Dating Tips From A Guy!
By: Elizabeth Marie |
I always like to get lil testosterone up in here, so allow me to introduce Jason. Today, he’s sharing what NOT to do on a first date from a guy’s perspective. Hint? Keep that cellphone in your purse, ladies! 🙂
It has come to my attention that some standards are slowly dying, disappearing, and vanishing never to be seen again. Class, and etiquette are both being forgotten, misused, and redefined in to something completely different than what they used to mean. We find ourselves settling and dealing with antics and manners that would have been completely looked down upon in the past. Not if I can help it. It is time we scrub down, clean up, and evolve these abused standards, reintroducing them in to our modern world.

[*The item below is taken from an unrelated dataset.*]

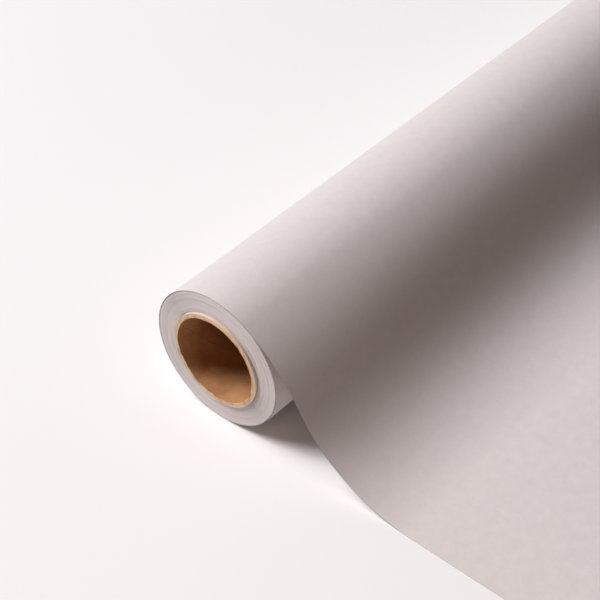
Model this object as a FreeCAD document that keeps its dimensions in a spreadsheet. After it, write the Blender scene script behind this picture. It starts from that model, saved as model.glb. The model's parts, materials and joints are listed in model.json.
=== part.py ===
"""Backdrop paper roll: a wound length of paper on a paperboard core.

The roll lies on a surface with its axis along X. The outermost wrap leaves the roll over its top,
comes down over the front (-Y) in one sweep, lands flat and ends in a straight cut edge.
Millimetres, +Z up. The origin is on the core's axis, at the middle of its length.
"""
import FreeCAD, Part
import math
import os

import Sketcher
from FreeCAD import Placement, Rotation, Vector

SIZES = (
    ("core_bore_diameter", 50.8, "bore of the core, a 2 inch tube"),
    ("core_wall", 2.5, "wall of the core, all plies together"),
    ("body_ply_count", 5, "plies between the liner and the outer ply"),
    ("core_overhang", 1.5, "how far the core stands out of the paper at each end"),
    ("tape_thickness", 0.15, "tape that fixes the paper's inner end to the core"),
    ("tape_span", 70, "angle of the core that each strip of tape covers, degrees"),
    ("tape_width", 50, "width of a strip of tape, along the roll"),
    ("tape_inset", 150, "middle of the first and last strip, from the end of the paper"),
    ("paper_width", 1350, "width of the paper, along the roll"),
    ("paper_thickness", 0.2, "thickness of one layer of paper"),
    ("roll_diameter", 80.6, "outside of the outermost wrap"),
    ("wrap_clearance", 0.3, "gap in which the wound paper turns inside the outermost wrap"),
    ("leave_angle", 60, "where the sheet leaves the roll, degrees above the front horizontal"),
    ("wrap_tuck", 12, "how far below that place the outermost wrap begins, degrees"),
    ("shoulder_radius", 95, "underside radius of the sheet's rounded shoulder"),
    ("shoulder_turn", 26, "how far the shoulder turns down, degrees"),
    ("straight_run", 11.6, "straight stretch between the shoulder and the landing curve"),
    ("floor_length", 420, "flat stretch between the landing curve and the leading edge"),
    ("leading_strip", 30, "depth of the leading edge strip"),
    ("seam_gap", 0.3, "gap between the flat stretch and the leading edge strip"),
)

doc = FreeCAD.newDocument("backdrop_paper_roll")
sheet = doc.addObject("Spreadsheet::Sheet", "sizes")
sheet.Label = "sizes"
for row, (alias, value, meaning) in enumerate(SIZES, start=1):
    sheet.set(f"A{row}", alias)
    sheet.set(f"B{row}", str(value))
    sheet.set(f"C{row}", meaning)
    sheet.setAlias(f"B{row}", alias)
doc.recompute()


def size(alias):
    """The value of one cell."""
    return float(sheet.get(alias))


def mm(formula):
    """A length from cell names, as an expression."""
    return f"({named(formula)}) * 1 mm"


def deg(formula):
    """An angle from cell names, as an expression."""
    return f"({named(formula)}) * 1 deg"


def named(formula):
    """The formula with each cell's name led by the sheet's."""
    words = formula.split(" ")
    aliases = {alias for alias, _, _ in SIZES}
    return " ".join(f"<<sizes>>.{word}" if word in aliases else word for word in words)


# ---- formulas that more than one piece takes its size or place from ----

PLY = "( core_wall / ( body_ply_count + 2 ) )"
CORE_OUTER = "( core_bore_diameter / 2 + core_wall )"
COIL_INNER = f"( {CORE_OUTER} + tape_thickness )"
WRAP_OUTER = "( roll_diameter / 2 )"
WRAP_INNER = f"( {WRAP_OUTER} - paper_thickness )"
COIL_OUTER = f"( {WRAP_INNER} - wrap_clearance )"
CORE_LENGTH = "( paper_width + 2 * core_overhang )"


# ---- sketches and bodies ----

def new_body(label):
    """A body with a sketch across the roll: sketch right is +Y and sketch up is +Z."""
    body = doc.addObject("PartDesign::Body", label)
    body.Label = label
    section = body.newObject("Sketcher::SketchObject", label + "_section")
    planes = [plane for plane in body.Origin.OriginFeatures if plane.Role == "YZ_Plane"]
    section.AttachmentSupport = [(planes[0], "")]
    section.MapMode = "FlatFace"
    return body, section


def drive(section, name, formula, *constraint):
    """Add a dimension to a sketch and bind it to the sheet."""
    index = section.addConstraint(Sketcher.Constraint(*constraint))
    section.renameConstraint(index, name)
    section.setExpression(f"Constraints.{name}", formula)


def fix(section, *constraint):
    """Add a constraint that has no size."""
    section.addConstraint(Sketcher.Constraint(*constraint))


def pad(body, section, length_formula):
    """Pad the section along the roll, the same length to each side of its middle."""
    solid = body.newObject("PartDesign::Pad", body.Label + "_pad")
    solid.Profile = section
    solid.SideType = "Symmetric"
    solid.setExpression("Length", length_formula)
    body.Tip = solid
    section.Visibility = False
    return body


def tube(label, inner, outer, length):
    """A tube round the roll's axis, from formulas for its radii and its length."""
    body, section = new_body(label)
    for name, formula, start_value in (("inner", inner, 1), ("outer", outer, 2)):
        circle = Part.Circle(Vector(0, 0, 0), Vector(0, 0, 1), start_value)
        geometry = section.addGeometry(circle, False)
        fix(section, "Coincident", geometry, 3, -1, 1)
        drive(section, name, mm(formula), "Radius", geometry, start_value)
    return pad(body, section, mm(length))


def arc(section, centre, radius, start, end):
    """Add an arc that runs anticlockwise between two angles in degrees."""
    circle = Part.Circle(Vector(centre[0], centre[1], 0), Vector(0, 0, 1), radius)
    return section.addGeometry(Part.ArcOfCircle(circle, math.radians(start), math.radians(end)), False)


def line(section, start, end, construction=False):
    """Add a straight line between two points."""
    segment = Part.LineSegment(Vector(start[0], start[1], 0), Vector(end[0], end[1], 0))
    return section.addGeometry(segment, construction)


def polar(centre, radius, angle):
    """The point at an angle, in degrees anticlockwise from +Y, round a centre."""
    turn = math.radians(angle)
    return centre[0] + radius * math.cos(turn), centre[1] + radius * math.sin(turn)


# ---- the core: spiral plies of paperboard, one tube inside the next ----

def core_plies():
    """The liner, the body plies and the outer ply, each from its place in the wall."""
    count = int(size("body_ply_count"))
    labels = ["core_inner_liner"]
    labels += [f"core_ply_{number}" for number in range(1, count + 1)]
    labels.append("core_outer_ply")
    plies = []
    for place, label in enumerate(labels):
        inner = f"core_bore_diameter / 2 + {place} * {PLY}"
        outer = f"core_bore_diameter / 2 + {place + 1} * {PLY}"
        plies.append(tube(label, inner, outer, CORE_LENGTH))
    return plies


def start_tape(label, place):
    """One strip of tape under the first winding, a thin shell over part of the core."""
    body, section = new_body(label)
    core_radius = size("core_bore_diameter") / 2 + size("core_wall")
    tape_radius = core_radius + size("tape_thickness")
    start, end = 90 - size("tape_span") / 2, 90 + size("tape_span") / 2
    inner = arc(section, (0, 0), core_radius, start, end)
    outer = arc(section, (0, 0), tape_radius, start, end)
    for geometry in (inner, outer):
        fix(section, "Coincident", geometry, 3, -1, 1)
    for corner, angle in ((1, start), (2, end)):
        edge = line(section, polar((0, 0), core_radius, angle), polar((0, 0), tape_radius, angle))
        fix(section, "Coincident", edge, 1, inner, corner)
        fix(section, "Coincident", edge, 2, outer, corner)
        fix(section, "PointOnObject", -1, 1, edge)
    fix(section, "Symmetric", inner, 1, inner, 2, -2)
    drive(section, "inner", mm(CORE_OUTER), "Radius", inner, core_radius)
    drive(section, "outer", mm(COIL_INNER), "Radius", outer, tape_radius)
    drive(section, "span", deg("tape_span"), "Angle", inner, math.radians(end - start))
    pad(body, section, mm("tape_width"))
    body.setExpression("Placement.Base.x", mm(place))
    return body


def start_tapes():
    """The strips at the near end, the middle and the far end of the paper's inner edge."""
    places = {
        "start_tape_near": "tape_inset - paper_width / 2",
        "start_tape_middle": "0",
        "start_tape_far": "paper_width / 2 - tape_inset",
    }
    return [start_tape(label, place) for label, place in places.items()]


# ---- the sheet: outermost wrap, shoulder, straight run, landing curve, flat stretch ----

def sheet_side(section, height):
    """One side of the sheet as wrap, shoulder, run and landing, near where they will be solved.

    height is 0 for the underside and the paper's thickness for the upper side. The straight run
    heads a quarter turn beyond the direction that the sheet faces, and the landing curve's radius
    is the one that brings the underside down flat at the lowest level of the roll.
    """
    floor = -size("roll_diameter") / 2
    wrap = -floor - size("paper_thickness")
    leave = 180 - size("leave_angle")
    facing = leave + size("shoulder_turn")
    shoulder = size("shoulder_radius")
    shoulder_centre = polar((0, 0), wrap - shoulder, leave)
    run_start = polar(shoulder_centre, shoulder, facing)
    run_end = polar(run_start, size("straight_run"), facing + 90)
    landing = (run_end[1] - floor) / (1 - math.sin(math.radians(facing)))
    landing_centre = polar(run_end, landing, facing)
    return (
        arc(section, (0, 0), wrap + height, leave + size("wrap_tuck"), leave + 360),
        arc(section, shoulder_centre, shoulder + height, leave, facing),
        line(section, polar(run_start, height, facing), polar(run_end, height, facing)),
        arc(section, landing_centre, landing - height, 270, facing + 180),
    )


def sweep_sheet():
    """The outermost wrap and the free sweep, one sheet from its tucked start to its landing."""
    body, section = new_body("sweep_sheet")
    thickness = size("paper_thickness")
    under = sheet_side(section, 0)
    upper = sheet_side(section, thickness)
    for wrap, shoulder, run, landing in (under, upper):
        fix(section, "Coincident", wrap, 3, -1, 1)
        fix(section, "Tangent", wrap, 2, shoulder, 1)
        fix(section, "Tangent", shoulder, 2, run, 1)
        fix(section, "Tangent", run, 2, landing, 2)
    fix(section, "Coincident", under[1], 3, upper[1], 3)
    fix(section, "Coincident", under[3], 3, upper[3], 3)
    fix(section, "Parallel", under[2], upper[2])

    start = 180 - size("leave_angle") + size("wrap_tuck")
    wrap_radius = size("roll_diameter") / 2 - thickness
    tuck = line(section, polar((0, 0), wrap_radius, start), polar((0, 0), wrap_radius + thickness, start))
    fix(section, "Coincident", tuck, 1, under[0], 1)
    fix(section, "Coincident", tuck, 2, upper[0], 1)
    fix(section, "PointOnObject", -1, 1, tuck)
    leave = line(section, (0, 0), polar((0, 0), wrap_radius, 180 - size("leave_angle")), True)
    fix(section, "Coincident", leave, 1, -1, 1)
    fix(section, "Coincident", leave, 2, under[0], 2)

    landing_y = -size("roll_diameter") * 1.5
    floor = -size("roll_diameter") / 2
    end = line(section, (landing_y, floor), (landing_y, floor + thickness))
    fix(section, "Coincident", end, 1, under[3], 1)
    fix(section, "Coincident", end, 2, upper[3], 1)
    fix(section, "Vertical", end)
    fix(section, "Vertical", under[3], 3, under[3], 1)

    drive(section, "wrap_under", mm(WRAP_INNER), "Radius", under[0], wrap_radius)
    drive(section, "wrap_upper", mm(WRAP_OUTER), "Radius", upper[0], wrap_radius + thickness)
    drive(section, "shoulder_under", mm("shoulder_radius"), "Radius", under[1], size("shoulder_radius"))
    drive(section, "shoulder_turn", deg("shoulder_turn"), "Angle", under[1],
          math.radians(size("shoulder_turn")))
    drive(section, "run_length", mm("straight_run"), "Distance", under[2], size("straight_run"))
    drive(section, "leave_direction", deg("180 - leave_angle"), "Angle", -1, 1, leave, 1,
          math.radians(180 - size("leave_angle")))
    drive(section, "tuck_direction", deg("180 - leave_angle + wrap_tuck"), "Angle", -1, 1, tuck, 1,
          math.radians(start))
    drive(section, "floor_level", mm(WRAP_OUTER), "DistanceY", under[3], 1, -1, 1, -floor)
    reach = section.addConstraint(
        Sketcher.Constraint("DistanceX", under[3], 1, -1, 1, -landing_y))
    section.renameConstraint(reach, "landing_reach")
    section.setDriving(reach, False)
    return pad(body, section, mm("paper_width"))


LANDING_REACH = "<<sweep_sheet_section>>.Constraints.landing_reach"


def flat_strip(label, near_formula, length_formula):
    """A flat stretch of the sheet on the surface, ahead of the landing curve."""
    strip = doc.addObject("Part::Box", label)
    strip.Label = label
    strip.setExpression("Length", mm("paper_width"))
    strip.setExpression("Width", length_formula)
    strip.setExpression("Height", mm("paper_thickness"))
    strip.setExpression("Placement.Base.x", mm("0 - paper_width / 2"))
    strip.setExpression("Placement.Base.y", f"0 mm - {LANDING_REACH} - {near_formula} - {length_formula}")
    strip.setExpression("Placement.Base.z", mm("0 - roll_diameter / 2"))
    return strip


# ---- build, test and write each piece ----

pieces = core_plies()
pieces += start_tapes()
pieces.append(tube("wound_paper", COIL_INNER, COIL_OUTER, "paper_width"))
pieces.append(sweep_sheet())
doc.recompute()
pieces.append(flat_strip("floor_stretch", "0 mm", mm("floor_length")))
pieces.append(flat_strip("leading_edge", mm("floor_length + seam_gap"), mm("leading_strip")))
doc.recompute()

for item in doc.Objects:
    if "Invalid" in item.State or "Error" in item.State:
        raise RuntimeError(f"{item.Label} failed to build")
for piece in pieces:
    if piece.Shape.isNull() or not piece.Shape.isValid() or piece.Shape.Volume <= 0:
        raise RuntimeError(f"{piece.Label} is not a sound solid")

os.makedirs("parts", exist_ok=True)
for piece in pieces:
    piece.Shape.exportStep(f"parts/{piece.Label}.step")
    box = piece.Shape.BoundBox
    print(f"{piece.Label:18} {piece.Shape.Volume / 1000:9.2f} cm3  "
          f"y {box.YMin:8.2f} to {box.YMax:7.2f}  z {box.ZMin:7.2f} to {box.ZMax:7.2f}")
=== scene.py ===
"""Backdrop paper roll: the visual model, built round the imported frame.

A long sheet of matte backdrop paper is wound on a paperboard core. The roll lies on a surface and
the outermost wrap comes over its top, sweeps down over the front and runs out flat to a cut edge.
Everything is in metres, with the core's axis along X and the free sheet towards -Y.
"""

import json
import logging
import math
from dataclasses import dataclass
from enum import Enum
from typing import Any, Callable, Iterable, Sequence

import bpy
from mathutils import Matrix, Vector, noise


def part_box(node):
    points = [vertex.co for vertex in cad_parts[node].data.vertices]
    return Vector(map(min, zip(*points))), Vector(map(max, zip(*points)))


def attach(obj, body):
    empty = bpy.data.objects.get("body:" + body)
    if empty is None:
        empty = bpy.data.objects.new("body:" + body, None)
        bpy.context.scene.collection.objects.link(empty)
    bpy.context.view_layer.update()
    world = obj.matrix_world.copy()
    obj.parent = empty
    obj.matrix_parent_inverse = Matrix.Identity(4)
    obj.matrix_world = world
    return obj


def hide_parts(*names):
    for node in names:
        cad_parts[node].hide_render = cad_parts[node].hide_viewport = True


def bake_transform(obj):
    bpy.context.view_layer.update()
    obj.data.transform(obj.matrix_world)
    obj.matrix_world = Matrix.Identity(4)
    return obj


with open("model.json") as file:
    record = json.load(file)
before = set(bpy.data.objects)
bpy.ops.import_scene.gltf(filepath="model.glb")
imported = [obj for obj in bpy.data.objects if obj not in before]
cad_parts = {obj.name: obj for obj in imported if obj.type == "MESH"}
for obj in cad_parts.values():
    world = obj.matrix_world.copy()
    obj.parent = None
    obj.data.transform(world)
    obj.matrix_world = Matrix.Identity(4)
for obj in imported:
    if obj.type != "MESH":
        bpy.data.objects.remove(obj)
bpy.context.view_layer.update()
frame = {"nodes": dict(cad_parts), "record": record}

MM = 0.001
LOG = logging.getLogger("backdrop_roll")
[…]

I began my quest to bring light in to the dark by providing three tips for her, on what not to do on a first date and all the other dates that hopefully follow.
1 – Put away that cell phone! This is neither the time or the place to be checking up on text messages, Facebook, or whatever else it is you do on your cell phone. Put it away and refocus your attention on where it should be, most likely at the opposite end of the table where your date is sitting. It’s rude, inconsiderate, and will more so than not, send the wrong message to him. The idea here is to make each other comfortable and having your cell phone out will only lead to quite the opposite. Try to detach yourself from your little digital friend because you’re on shared time now and if you’ve made it so far as to meet up for a physical date, then you both deserve each other’s uninterrupted and direct attention.

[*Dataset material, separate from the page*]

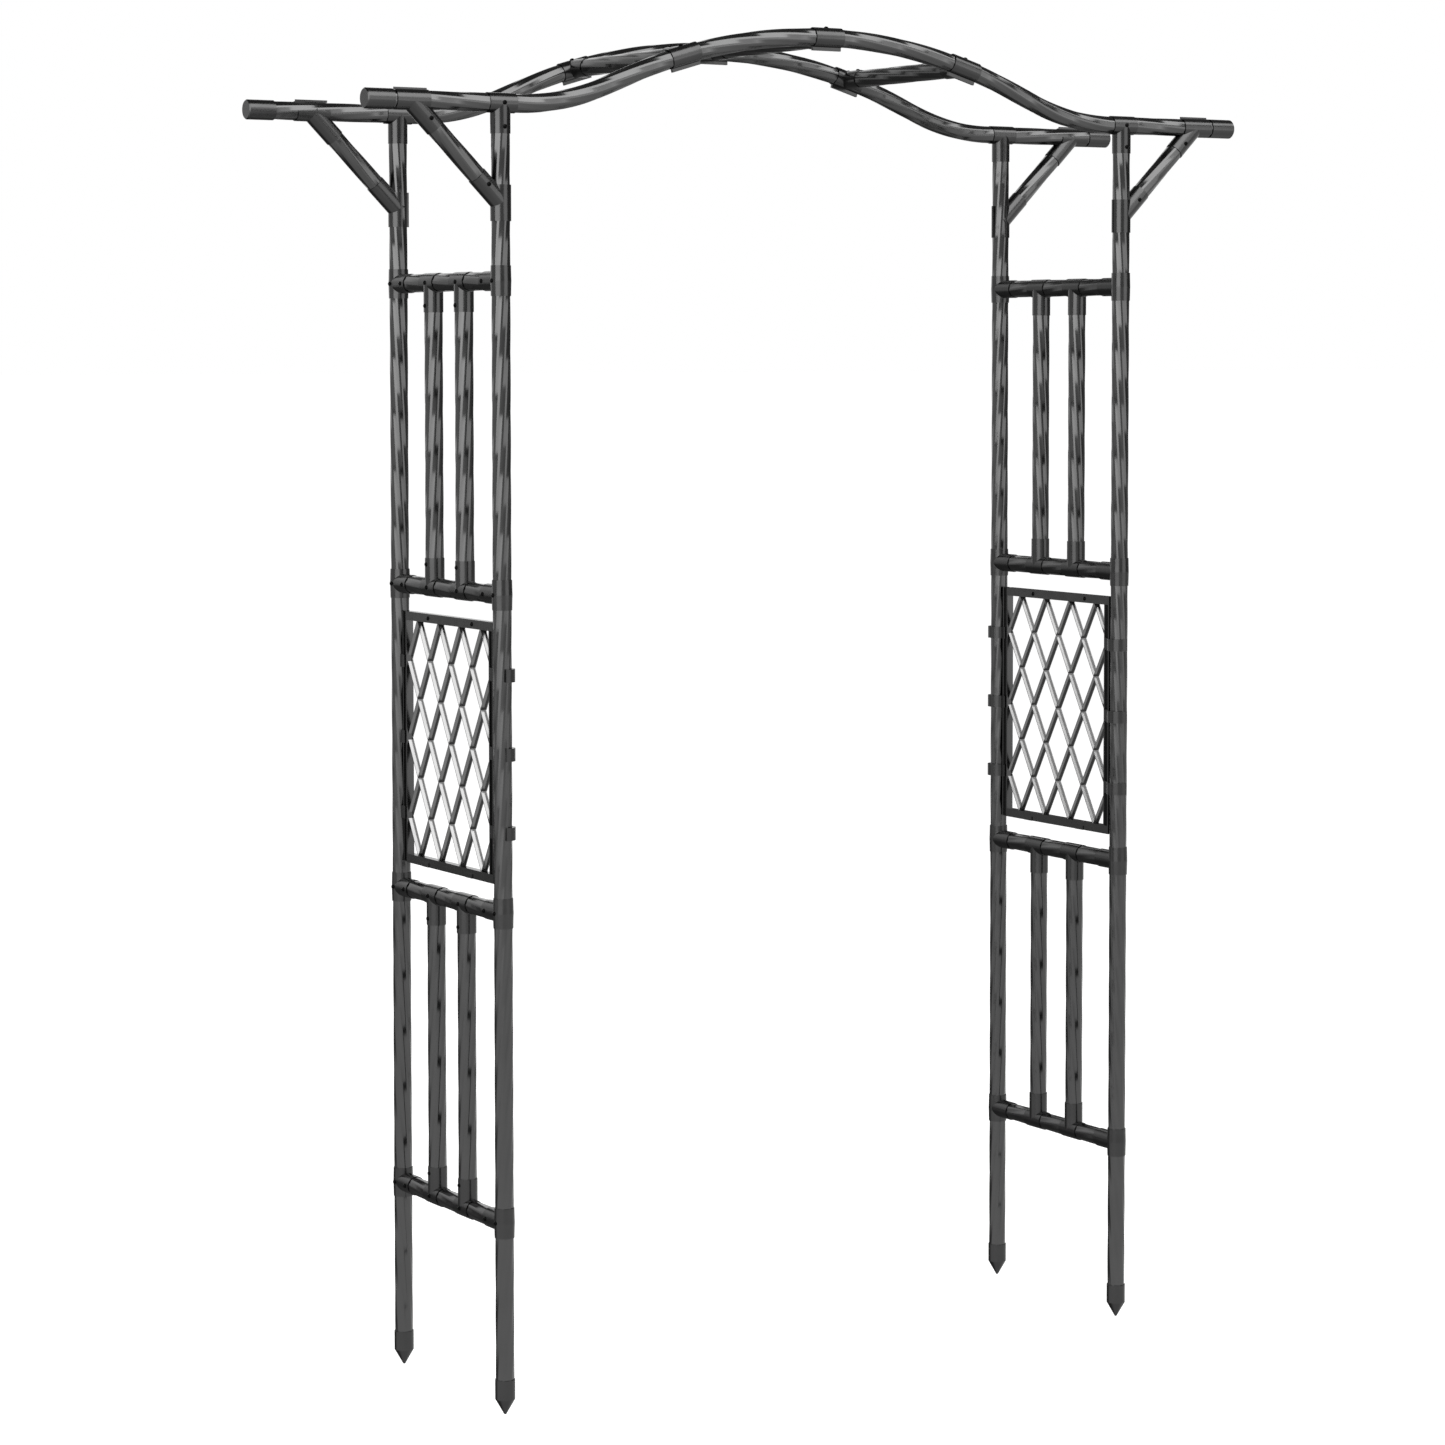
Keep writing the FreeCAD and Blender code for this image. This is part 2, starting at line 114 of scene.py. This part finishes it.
def rotated(pairs, angle):
    """Rows of (x, y) turned by angle."""
    cosine, sine = math.cos(angle), math.sin(angle)
    return pairs @ np.array([[cosine, sine], [-sine, cosine]])


def quad(corners, flip):
    return corners[::-1] if flip else corners


def tube_faces(rows, ring):
    """Faces of both walls and both end rims. The vertices are the outer rings, then the inner ones."""
    layer = rows * ring
    faces = []
    for first, flip in ((0, False), (layer, True)):
        for row in range(rows - 1):
            here, beyond = first + row * ring, first + (row + 1) * ring
            for place in range(ring):
                after = (place + 1) % ring
                faces.append(quad([here + place, here + after, beyond + after, beyond + place], flip))
    for first, flip in ((0, True), (layer - ring, False)):
        for place in range(ring):
            here, after = first + place, first + (place + 1) % ring
            faces.append(quad([here, after, after + layer, here + layer], flip))
    return faces


def twisted_tube(name, points, tangents, across, turn):
    """Tube with flats along points, turning by turn radians a metre. across is square to its path.

    The twist tips the flats' normals a little along the path, which is what lean holds.
    """
    points, tangents = np.array(points), np.array(tangents)
    across = np.array(across, float)
    steps = np.linalg.norm(np.diff(points, axis=0), axis=1)
    along = np.concatenate([[0], np.cumsum(steps)])
    rings, normals = [], []
    for point, tangent, distance in zip(points, tangents, along):
        section_axes = np.array([across, np.cross(tangent, across)])
        place = rotated(PLACES, turn * distance)
        normal = rotated(NORMALS, turn * distance)
        lean = turn * (place[:, 1] * normal[:, 0] - place[:, 0] * normal[:, 1])
        rings.append(point + place @ section_axes)
        normals.append(normal @ section_axes + lean[:, None] * tangent)
    outer = np.array(rings)
    inner = points[:, None, :] + (outer - points[:, None, :]) * (1 - TUBE_WALL / TUBE_R)
    rows, ring = outer.shape[:2]
    vertices = np.concatenate([outer.reshape(-1, 3), inner.reshape(-1, 3)])
    mesh = bpy.data.meshes.new(name)
    mesh.from_pydata(vertices.tolist(), [], tube_faces(rows, ring))
    smooth = [True] * (2 * (rows - 1) * ring)
    flat = [False] * (2 * ring)
    mesh.polygons.foreach_set("use_smooth", smooth + flat)
    outward = np.array(normals).reshape(-1, 3)
    outward /= np.linalg.norm(outward, axis=1)[:, None]
    mesh.normals_split_custom_set_from_vertices(np.concatenate([outward, -outward]).tolist())
    return linked(name, mesh)


def straight_tube(name, start, end, across, turn):
    start, end = np.array(start, float), np.array(end, float)
    length = np.linalg.norm(end - start)
    rings = max(2, round(length / RING_STEP) + 1)
    points = [start + (end - start) * share for share in np.linspace(0, 1, rings)]
    return twisted_tube(name, points, [(end - start) / length] * rings, across, turn)


# Materials

NOISE_RANGE = (0.3, 0.7)    # most of a noise texture's values
CLOUD, GLOSS, PEEL = (18, 4), (60, 3), (900, 2)     # scale and detail of each noise
PEEL_DISTANCE = 0.0002
MIX_A, MIX_B, MIX_RESULT = 6, 7, 2      # colour sockets of a mix node
WHITE = (1, 1, 1, 1)


def new_material(name, colour, metallic, roughness):
    material = bpy.data.materials.new(name)
    material.use_nodes = True
    shader = material.node_tree.nodes["Principled BSDF"]
    shader.inputs["Base Color"].default_value = (*colour, 1)
    shader.inputs["Metallic"].default_value = metallic
    shader.inputs["Roughness"].default_value = roughness
    return material, material.node_tree, shader


def add_node(tree, kind, **values):
    """Node of a tree, with its sockets and settings given by name."""
    node = tree.nodes.new(kind)
    for key, value in values.items():
        if key in node.inputs:
            node.inputs[key].default_value = value
        else:
            setattr(node, key, value)
    return node


def noise(tree, texture, coordinates):
    scale, detail = texture
    node = add_node(tree, "ShaderNodeTexNoise", Scale=scale, Detail=detail)
    tree.links.new(coordinates, node.inputs["Vector"])
    return node.outputs["Fac"]


def map_range(tree, value, source, target, kind="LINEAR"):
    """Map value from the range source onto the range target."""
    node = add_node(tree, "ShaderNodeMapRange", interpolation_type=kind)
    for name, limits in (("From", source), ("To", target)):
        node.inputs[name + " Min"].default_value = limits[0]
        node.inputs[name + " Max"].default_value = limits[1]
    tree.links.new(value, node.inputs["Value"])
    return node.outputs["Result"]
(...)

2 – Do not go there just yet. On the first date (especially) and for the dates that follow, try to avoid bringing up any problems be it family issues, financial burdens, or even weird rashes in weird places. Do not mention anything about past boyfriends and any other random guy encounters you may have had. He is not there to hear about your struggles, how much your ex-boyfriend may have broken your heart, or “How this one guy, did this one thing, this one time.” You are both probably nervous as it is and overwhelming him and yourself with such discussion will only steer the date towards an awkward atmosphere full of heavy air. Show him that you are emotionally stable, mature, and well healed despite whatever secret scars you may burden. Remember, dating is suppose to be refreshing and fun, so keep it positive!
3 – Eye contact. Do not stare off in to oblivion and seemingly infinite space while trying to maintain a discussion with him. He will most likely feel that he is unattractive, uninteresting, and nonexistent even though he is physically there with you. Try your best to make eye contact with him when you’re talking and listening. It shows confidence, self-esteem, and that you are both engaged and engaging in the conversation. All of which are attractive things to present yourself as during your date. Also, there is nothing quite like making eye contact with someone whom you are interested in, so the more, the better.
Everything here is subjective of course. You could argue that you want your cell phone out to send him the wrong message, or that you want to discuss problems immediately as if to put up a wall, and that you look away because he is unattractive, uninteresting, and you wished that he would just vanish and that the date would be over. However, we like to keep things positive around here as dating can be challenging enough as it is already. It’s not an exact science, but if you do enjoy his company and everything seems to be in order with him, then these three tips should start you off in the right direction and hopefully on to bigger and better things.